My mom used to tell me that when she was raising her family, as soon as a special event ended or after they returned home from a trip, she would start to make plans for the next trip or the next event. Having something special in mind to look forward to made the everyday easier to bear; a light at the end of the tunnel, as it were.

This from a woman who raised six kids and in those days typically didn’t travel further than Cut Knife, Saskatchewan or maybe a dance competition in Moose Jaw.

How do we look forward to the light at the end of the tunnel when we have no idea when the light will arrive or where it will lead us? How do we make progress when we can’t move forward?

What do we do when progress stops?

There are lots of people of course who don’t have the time or the luxury to worry about what’s next. Those currently facing huge challenges to their health or their livelihood are spending all their time and energy trying to survive.

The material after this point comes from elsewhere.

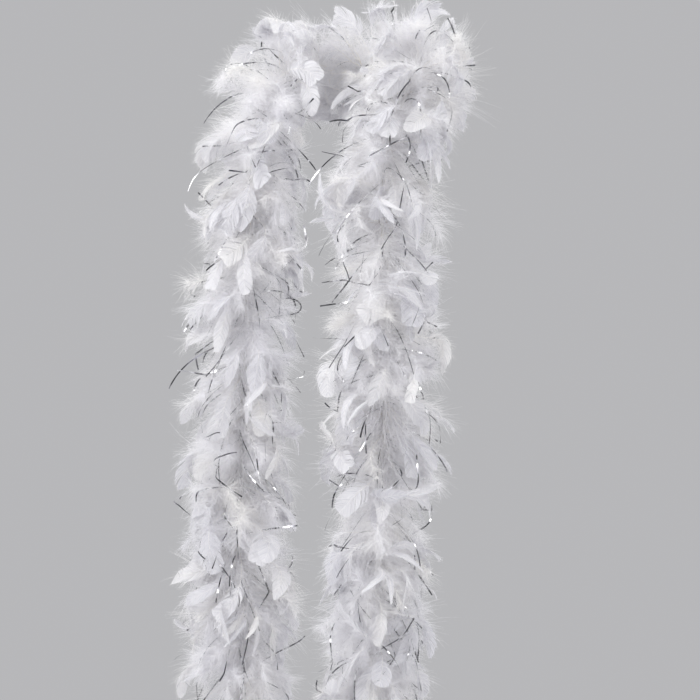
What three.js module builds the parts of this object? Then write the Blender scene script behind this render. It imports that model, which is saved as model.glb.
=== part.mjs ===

For others, it’s a waiting game. Safe and secure in the present, we are at a loss how to behave without the constant satisfaction of getting things done, of making progress. Sure we can find chores and tasks to check off our to-do list.  Often these are things that needed to get done but nothing that is necessarily propelling us forward.

Drudgery. Repetition. Busywork.

The other evening I commented about the “groundhog day” feeling I have each night after dinner as once again the kids bickered about the dishes and my husband and I talked about how we might pass the time that evening. “I can’t believe we are all sitting around the dinner table again, with no where to go and nothing to do,” I said.

“I know,” my husband replied. “Isn’t it great”?

He’s right. It is great. There are so many moments between drudgery and progress, between stillness and rushing. Time has expanded. I feel less like I need to do more with all this time. Instead I need to make more of this time. Notice the moments as I live them. Commit to them fully whether I am teaching a class or writing an email or lying on the rug with my kids and my dog.

This is the moment. This is the light in the tunnel. This is the main event. Live it well.